Hume’s lawyer, Izak Du Toit, is excited by the prospect of the rhino horn trade and said he hopes that a rhino horn trade will be able to exist between South Africa and Swaziland.

“Swaziland could become the most popular country in the world for live rhino!” he said.

Despite the Supreme Court of Appeal’s rejection of the government’s bid to keep the domestic moratorium protecting rhinos in place, Hume remains skeptical about whether he will be able to sell his rhino horns.

“You never know with this government,” he said. “In the next day or two we will apply for a few permits and see.”

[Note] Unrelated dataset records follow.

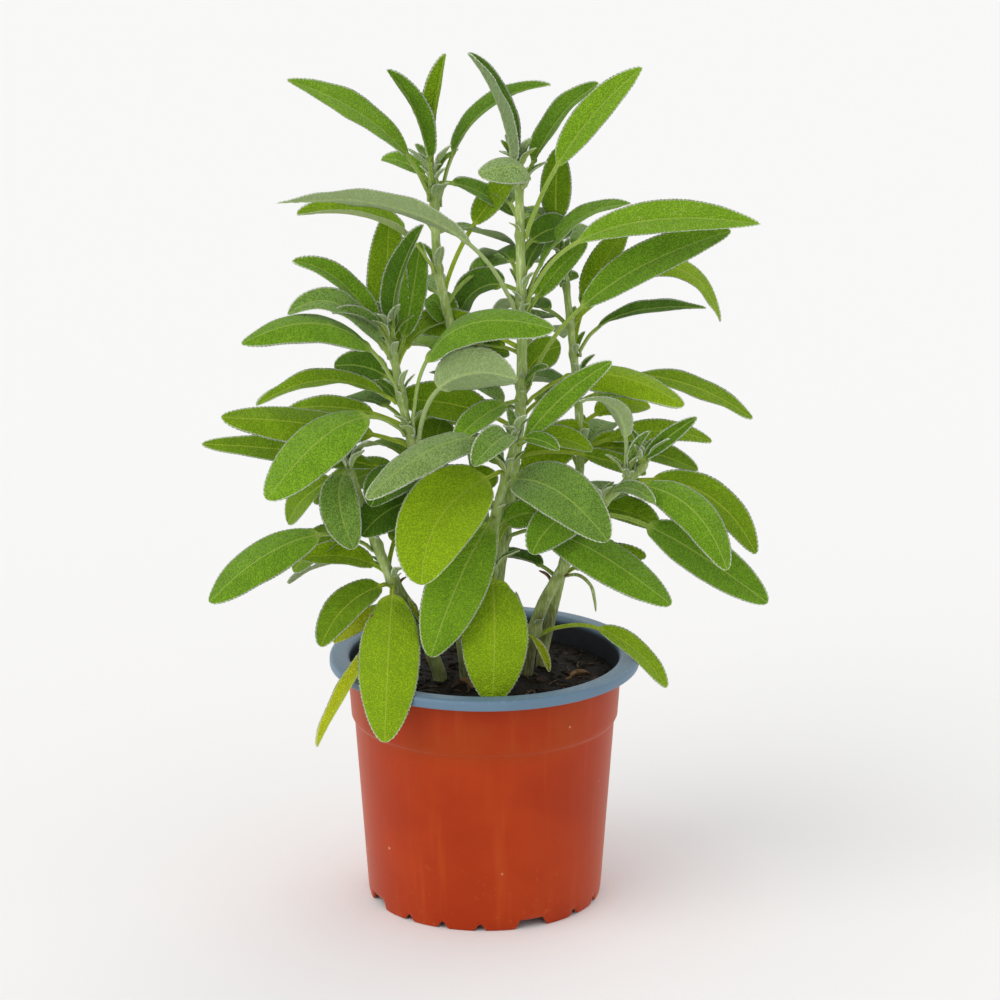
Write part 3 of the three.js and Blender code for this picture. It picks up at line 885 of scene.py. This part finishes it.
def make_stem(node, stem, joints):
    line = stem["line"]
    rows = round(line.length / STEM_ROW)
    spots = [line.length * row / rows for row in range(rows + 1)]
    frames = [framed(line, spot, Vector((1, 0.2, 0.1))) for spot in spots]
    knots = [max(ridge(spot - joint, KNOT_LENGTH) for joint in joints) for spot in spots]
    shape = bmesh.new()
    knot = shape.verts.layers.float.new("knot")

    def place(row, turn):
        centre, side, up = frames[row]
        if row in (0, rows):
            return centre.copy()
        radius = line.between(stem["radii"], spots[row])
        radius *= 1 + KNOT_SWELLING * knots[row]
        radius *= min(1, 0.5 + 0.5 * (rows - row) / 3)
        angle = 2 * math.pi * turn
        radius *= 1 + SQUARENESS * math.cos(4 * angle)
        point = centre + (side * math.cos(angle) + up * math.sin(angle)) * radius
        return point + noise.noise_vector(point / (2.4 * MM)) * 0.1 * MM

    rolled(shape, rows, STEM_COLUMNS, place)
    for v in shape.verts:
        mark = round(nearest_on(stem, v.co) / line.length * rows)
        v[knot] = knots[mark]
    tidy(shape)
    piece(node.replace("_stem", "_woolly_stem"), shape, (stem_skin,), "stem", node)


for name, stem in stems.items():
    joints = []
    for leaf in leaf_names(name):
        joint = nearest_on(stem, leaves[leaf]["line"].at(0))
        joints.append(joint)
        root_in(leaves[leaf], stem, joint)
    make_stem(name, stem, joints)
    print(name, "joints:", len(joints))

# %% [markdown]
# ## Leaf skins
# The upper side of a sage leaf is a quilt of tiny cushions between a fine net of veins, dulled by a
# felt of hairs, with a pale midrib and a pale woolly margin. The underside is paler and its net
# stands out. Both are drawn from the leaf's own map, which holds millimetres along and across the
# blade, so the net keeps its size on every leaf and runs the right way. Three values ride on the
# points: the distance to the margin, the place along the blade, and a tone of the leaf's own.

# %% The leaf's map
VEIN_PITCH = 4.3
VEIN_SLANT = 0.85
TEETH_PITCH = 1.5 * MM


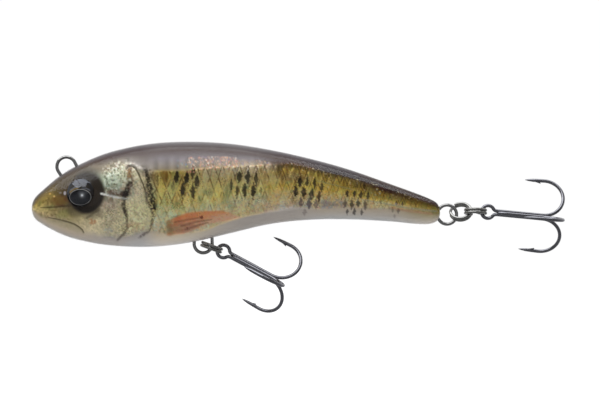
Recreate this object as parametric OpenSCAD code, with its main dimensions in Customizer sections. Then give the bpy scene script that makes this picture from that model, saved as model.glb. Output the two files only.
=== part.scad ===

Buyers and sellers of the rhinoceros horns need to get permits to trade. Either way, lifting the ban on the trade will end some of the stigma that surrounds the rhino trade and ultimately raise demand. The number of rhinos killed for their horns is already on the rise.

“Last year, 1,175 rhinos were poached – 40 fewer than in 2014 but still significantly higher than the 13 killed in 2007,” National Geographic reported.

South Africa is home to the world’s largest rhino population with nearly 80 percent, or 20,000, of the world’s white rhinos living there. Five thousand of those rhinos are in private hands and have a life of constantly having their horns sawed off, according to NPR.

Supporters of the rhino horn trade say that legalizing the trade means there will be less “blood horns” on the market and that money earned could be used for conservation and to pay for security.

The government has said it is still studying the judgment, which was handed down last week, and that South Africa has vowed it will not legalize international trade in rhino horn, according to the Daily Mail.